Another aspect I have begun to consider more. I will need to take my music searching to the next level if I want to keep bringing the fresh beats #ds106 listeners have come to expect each week. And I sorta feel I shouldnt steal it all! Yesterday for instance, I was in the local record shop picking up some concert tickets and spray bombs, and happened to browse through the 5$ cd bin. Score! 4 new discs, all of which have tracks destined for future shows. Also, to both acquire new music and pay back to the artists, especially for the hottest new tracks, I have taken out accounts on both Beatport and Juno. Websites dedicated to providing a commercial platform for DJ music similar to itunes.

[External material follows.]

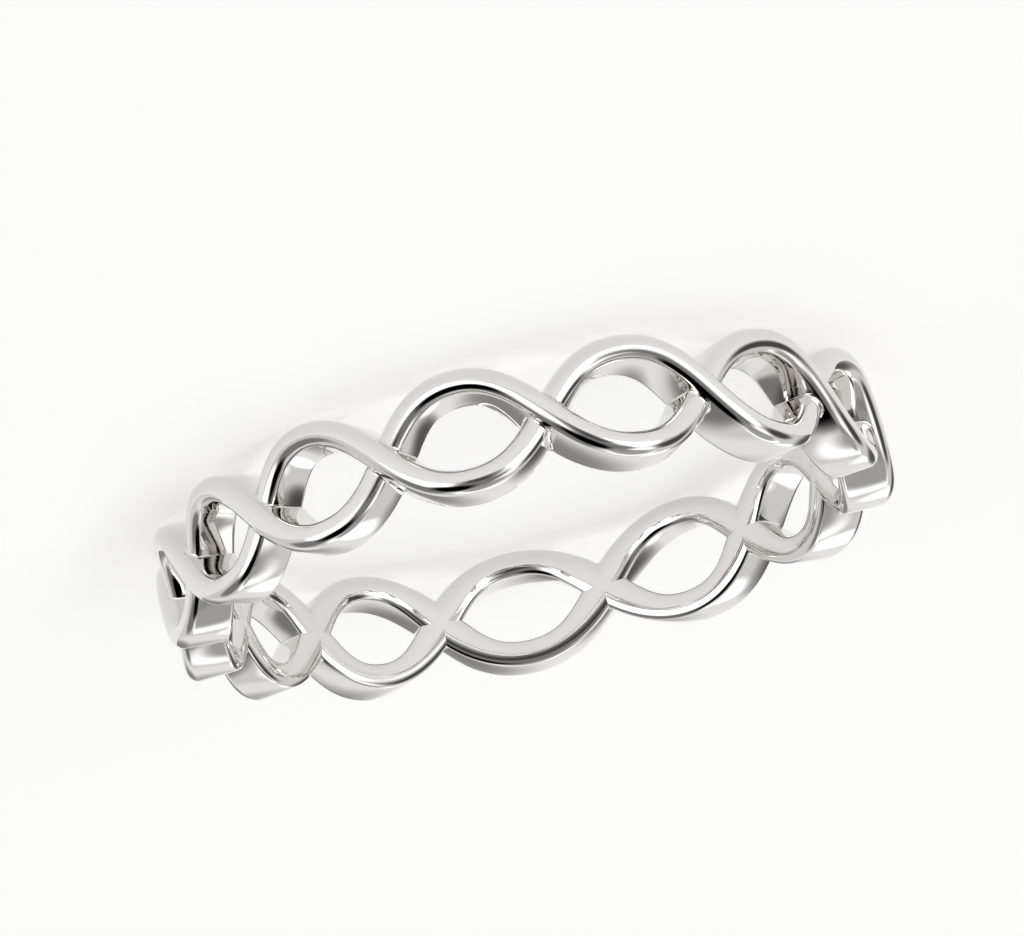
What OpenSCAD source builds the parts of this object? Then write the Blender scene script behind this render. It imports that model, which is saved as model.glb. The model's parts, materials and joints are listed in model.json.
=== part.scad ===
// Open-work infinity ring: one casting of two strands that run round the finger like a loose twist.
// They cross between the eyes; seen from outside, the strand that leans to the left as it rises passes on top.
// The band lies on its side on Z = 0 with the finger hole along Z; the front of the ring is the -Y side.

/* [Finger hole] */
// bore diameter, a ring for an average finger
bore_d = 17.3; // [15:0.1:22]

/* [Strands] */
// width across one strand at its shoulders, where the rounded top begins
strand_w = 0.7; // [0.56:0.02:1]
// radial thickness of the band, from the bore to the crest of a strand
strand_t = 1.6; // [1.2:0.02:2]
// height of the rounded top above the shoulders
top_rise = 0.28; // [0.2:0.02:0.36]
// how much further out the upright wall stands at its foot than at the shoulder
wall_draft = 0.02; // [0:0.01:0.1]
// extra width of the foot on each side where the strands cross, which fills the corners of the eyes
web = 0.14; // [0:0.01:0.2]
// easing of the edges on the finger side
inner_edge = 0.12; // [0.04:0.01:0.16]
// how far the strand beneath runs below the shoulder of the one above it, where they cross
under_step = 0.04; // [0:0.01:0.2]

/* [Twist] */
// number of eyes round the band
eye_count = 14; // [10:1:18]
// how far a strand's middle line swings to each side of the middle of the band
swing = 1.34; // [1:0.02:1.7]
// share by which the loops are blunted at their crests
blunting = 0.044; // [0:0.004:0.1]
// turn of the whole pattern about the finger, in degrees from the front
pattern_turn = 13.9; // [-20:0.1:20]
// share by which the eyes on the long side of the ring are drawn out
side_stretch = 0.12; // [0:0.005:0.15]
// where round the ring that long side is, in degrees from the front
side_stretch_at = 222; // [0:1:360]
// share by which the eyes at front and back are drawn out against those at the sides
ends_stretch = 0.12; // [0:0.005:0.15]

/* [Hidden] */
// sections cut along one eye, and points on the rounded top of a section
steps = 12;
top_points = 5;
bore_r = bore_d / 2;
wall_h = strand_t - top_rise;
foot_w = strand_w + 2 * wall_draft;
band_w = 2 * swing + foot_w;
// radius at which the strands are laid out: about the middle of their thickness
lay_r = bore_r + 0.6 * strand_t;
edge = min(inner_edge, foot_w / 5);
// the strands start this far inside the finger hole, and the bore cuts them flush
start_in = 0.12;
under_dip = top_rise + under_step;
// the rounded top is an arc over the shoulders: its radius, and half its angle
top_r = (pow(strand_w / 2, 2) + pow(top_rise, 2)) / (2 * top_rise);
top_angle = atan2(strand_w / 2, top_r - top_rise);
// an even number of eyes takes two closed strands, an odd one a single strand that goes round twice
strands = eye_count % 2 == 0 ? 2 : 1;
laps = 3 - strands;
cuts = eye_count * steps * laps;

// progress of the twist, in degrees of its wave, at a degrees round from the front, and its rate
function wave(a) = eye_count / 2 * (a - pattern_turn
    - (180 / PI) * (side_stretch * sin(a - side_stretch_at) + ends_stretch / 2 * sin(2 * a)));
function wave_rate(a) = eye_count / 2
    * (1 - side_stretch * cos(a - side_stretch_at) - ends_stretch * cos(2 * a));
// angle round from the front at which the wave reaches u, found in a few steps from the back
function angle_at(u, a = 180, tries = 6) = tries == 0 ? a : angle_at(u, a - (wave(a) - u) / wave_rate(a), tries - 1);
// height of the middle line above the middle of the band, and its rise along the wave
function lay_z(u) = swing * (sin(u) + blunting * sin(3 * u)) / (1 - blunting);
function lay_dz(u) = swing * (cos(u) + 3 * blunting * cos(3 * u)) / (1 - blunting);
// crest of the strand above the bore, lower where it passes beneath the other one
function crest(u) = strand_t - under_dip * pow(0.5 + 0.5 * cos(u), 2);
// half width of the strand's foot
function half_foot(u) = foot_w / 2 + web * pow(cos(u), 4);

// section of a strand: [offset across, height above the bore], up one wall, over the top and down the other
function section(u) = let (k = crest(u) / strand_t, foot = half_foot(u)) concat(
    [[edge + start_in - foot, -start_in], [-foot, edge]],
    [for (i = [0:top_points + 1]) let (x = top_angle * (2 * i / (top_points + 1) - 1))
        [top_r * sin(x), k * (wall_h + top_rise - top_r * (1 - cos(x)))]],
    [[foot, edge], [foot - edge - start_in, -start_in]]);

function section_points(i, start) = let (
    a = 360 * laps * i / cuts,
    u = wave(a) + start,
    lean = atan(lay_dz(u) * wave_rate(a) / lay_r))
    [for (p = section(u)) let (
        t = a - 90 - p[0] * sin(lean) / lay_r * 180 / PI,
        r = bore_r + p[1])
        [r * cos(t), r * sin(t), band_w / 2 + lay_z(u) + p[0] * cos(lean)]];

// the crossing nearest the back of the ring, where the bore's own seam lies on metal and not in an eye
back_crossing = angle_at(180 * round(wave(180) / 180));

module strand(start) {
    n = top_points + 6;
    points = [for (i = [0:cuts - 1]) each section_points(i, start)];
    faces = [for (i = [0:cuts - 1], j = [0:n - 1]) let (
        next = (i + 1) % cuts,
        a = i * n + j,
        b = i * n + (j + 1) % n,
        c = next * n + (j + 1) % n,
        d = next * n + j)
        each [[a, b, c], [a, c, d]]];
    polyhedron(points = points, faces = faces, convexity = 10);
}

module twisted_band() {
    color("silver") difference() {
        union() for (k = [0:strands - 1]) strand(180 * k);
        rotate(back_crossing - 90) translate([0, 0, -1]) cylinder(h = band_w + 2, r = bore_r, $fn = 96);
    }
}

twisted_band();
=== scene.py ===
# %% [markdown]
# An infinity ring in polished white gold, rebuilt in Blender round its CAD model.
#
# The ring is one casting. Two strands swing from edge to edge of the band and cross each other fourteen
# times, so that pointed oval eyes stay open between them. The CAD model already has this form, cut into
# flat facets. A mirror finish shows every facet, so the lesson sweeps the same strands again, finely, and
# welds them into one smooth body. Then it polishes the metal and sets the ring on a pale table in a light
# tent.
#
# Everything is in metres, in the frame of the CAD model: Z points up along the finger hole, and -Y is the
# front.

# %% Load the fixed frame
import json
import math

import bmesh
import bpy
import numpy as np
from mathutils import Matrix, Vector
from mathutils.bvhtree import BVHTree


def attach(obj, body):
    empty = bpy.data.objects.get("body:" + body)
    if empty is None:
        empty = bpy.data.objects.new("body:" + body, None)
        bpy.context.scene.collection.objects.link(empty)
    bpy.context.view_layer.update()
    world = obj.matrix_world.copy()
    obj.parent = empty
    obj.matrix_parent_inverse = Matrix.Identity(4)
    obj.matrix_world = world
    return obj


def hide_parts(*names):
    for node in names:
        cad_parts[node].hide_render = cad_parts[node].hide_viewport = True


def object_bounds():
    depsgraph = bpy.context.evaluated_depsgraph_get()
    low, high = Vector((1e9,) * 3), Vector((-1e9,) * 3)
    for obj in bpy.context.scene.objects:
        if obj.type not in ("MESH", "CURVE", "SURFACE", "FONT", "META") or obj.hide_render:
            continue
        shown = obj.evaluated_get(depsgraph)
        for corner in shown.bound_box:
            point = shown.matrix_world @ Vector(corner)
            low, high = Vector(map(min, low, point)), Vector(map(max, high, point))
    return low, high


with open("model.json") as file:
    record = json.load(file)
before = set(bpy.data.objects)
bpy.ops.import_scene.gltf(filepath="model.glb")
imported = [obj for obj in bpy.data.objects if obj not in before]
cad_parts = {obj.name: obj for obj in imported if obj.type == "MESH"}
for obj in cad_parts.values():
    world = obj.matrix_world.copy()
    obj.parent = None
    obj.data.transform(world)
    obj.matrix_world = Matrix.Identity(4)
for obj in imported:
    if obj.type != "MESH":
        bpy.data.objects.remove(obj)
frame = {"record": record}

cad_low, cad_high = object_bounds()
print("CAD box in mm:", [round(1000 * v, 3) for v in (*cad_low, *cad_high)])

# %% [markdown]
# The driving sizes are those of the casting. The finger hole comes from the record, and the height of the
# band from the CAD box, so the sweep can't drift away from the model. The rest are the section of a strand
# and the rhythm of the twist, in the same words as in the CAD source.

# %% Sizes of the casting
MM = 0.001
bore_r = frame["record"]["mounts"][0]["dims"]["r_mm"] * MM
band_w = cad_high.z - cad_low.z
strand_w = 0.7 * MM
strand_t = 1.6 * MM
top_rise = 0.28 * MM
wall_draft = 0.02 * MM
web = 0.14 * MM
under_step = 0.04 * MM

eye_count = 14
blunting = 0.044
pattern_turn = math.radians(13.9)
side_stretch = 0.12
side_stretch_at = math.radians(222)
ends_stretch = 0.12

foot_w = strand_w + 2 * wall_draft
swing = (band_w - foot_w) / 2
wall_h = strand_t - top_rise
# the strands are laid out a little outside the middle of their thickness
lay_r = bore_r + 0.6 * strand_t
under_dip = top_rise + under_step
print("finger hole", round(2 * bore_r / MM, 2), "mm, band", round(band_w / MM, 2), "mm")
print("swing to each side", round(swing / MM, 3), "mm")

# %% [markdown]
# The middle line of a strand is a wave wrapped round the finger. Its crests are a little blunt, and its
# eyes are drawn out on one side of the ring, as the photograph shows. A wave keeps the route in three short
# formulas, where a list of points would hide them. Each returns its slope too, because the section has to
# stand square to the route.

# %% The route of a strand
def wave(turn):
    """Progress of the twist at an angle round from the front, and its rate."""
    stretch = side_stretch * np.sin(turn - side_stretch_at) + ends_stretch / 2 * np.sin(2 * turn)
    rate = 1 - side_stretch * np.cos(turn - side_stretch_at) - ends_stretch * np.cos(2 * turn)
    return eye_count / 2 * (turn - pattern_turn - stretch), eye_count / 2 * rate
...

Scott Lo has provided further inspiration with his tokyo calling podcast and all creative commons content. You will find each cast well documented and credit given to each artist as per the typical CC license requiring attribution. Even as an aspiring hobbyist DJ, I feel a certain obligation to give credit (at least) for the tracks I play, even though I dont want to take the time on air to discuss each of them. The internet of course offers the solution via soundcloud and one of my favorite DJs provides the model. If you are not familiar with Greg Wilson, he is worth checking out. Kown for mixing on REEL TO REEL TAPEDECKS, and after an extensive career, he was out of the scene for a few awhile, but has been back recently, DJing and blogging up a storm.
He uploads, from what I can tell, all of his mixes onto soundcloud, and is one of the most attentive responders to comments I have ever seen. In this case, many of the comments are questions about who the artist or what the track names are, and Greg is always there to provide Title, Artist, & Label information and in many cases links to the websites of the producers or where the music can be purchased. He is a true advocate for the artists and the music industry itself. And he gets to do it by spinning all his favorite tracks to audiences all over the world. I am hoping this year to be able to catch one of his sets in person, so we will see where that takes us!
Who would have thought of such a thing? Its true, like so many others these days, I’ve been known to partake in the culture of ‘peer to peer’ file sharing for much of my music consumption. Not to mention PEER to PEER in the first person file sharing. There is nothing like taking a portable drive over to friends house and returning with 4 G of new music to listen too. That said, I’d say at LEAST 75% of my music listening is done on last.fm anyway, since I mostly listen at home or at work. Last.fm is a service that I am more than happy to pay for. I have been for some time now. The only reason I really need an mp3 library at all is to put music on my shuffle, or to make mixtapes for friends. (I still have to call them mix’tapes’ even though they are cd’s) More often than not if I am actually spending money on music its a special event, most likely a concert where I always try to support the artist by picking up some of their material at the show, or, a once a year trip to A&B to spend 100$ or so on whatever artists I have not been able to find elsewhere or want to give my money too. Except for instances of spontaneity like I just blogged, very little of the new music economy has affected my habits. That is until now.
Recently I have tried experimenting with “buying music online” , something that at first seems against every principle the web holds dear, but in fact it is quite gratifying. What follows is an account of three different services I have used recently for new music purchases, each experience was quite different and reminded me how each service is actually filling quite a distinct market. I actually NEEDED to go to these three different sources for each item I wanted to get.
Lets start with what might still be the most common way to buy music online, picking up a CD at amazon. This disk by Handsome Boy Modeling School has been on my ‘to get‘ list for some time now, and I have just not been able to download the bitch. What finally sent me over the edge to send away for it was a track featuring my new love Cat Power that is so going on a mixtape. I knew this was gonna cost me at least 20$ if I could even find it in a local shop, and since I got a free delivery deal by buying a book at the same time….
… a digital music store that works directly with independent artists and labels with the intention of building a closer relationship between the people who love the music and the people who make it.
Regardless, although the lads have a mySpace, they are distributing their music on yet another third party site, (no NOT iTunes) and only as a single 45 min download. which, for 5$ is a pretty saweet deal.
Lastly, a project that is a little closer to home. A local company, Project Opus, with whom I am fortunate to be affiliated, offers quite a unique service that once I spent some time exploring, indeed did entice me to spend my money. Opus goes a step beyond merely providing titles in album and track formats to be downloaded at a buck per. (although that is their rate). Nay, Opus has much higher ideals, to build on the relationships between artists and audience. In fact, the devoted audience and fans can in this case end up being the artists best friend and contribute to their success in a very real way. I started my exploration by browsing some of the tracks that were listed in their music library under Rap/Urban/Hip Hop. Opus targets independent and local artists and I was pleasantly surprised that I had never heard any of it before. Great! Before you know it, I had discovered many new tracks that I wanted to have handy for potential mixtapes and mobile travel, and was able to add them to my own playlist which I called
dope jams. In fact, it was this customizable playlist that became my purchasable item. Not only do I get to buy it, but others that are browsing my profile page may also listen to the mix and decide to buy the whole thing themselves. Will I get a cut if that happens?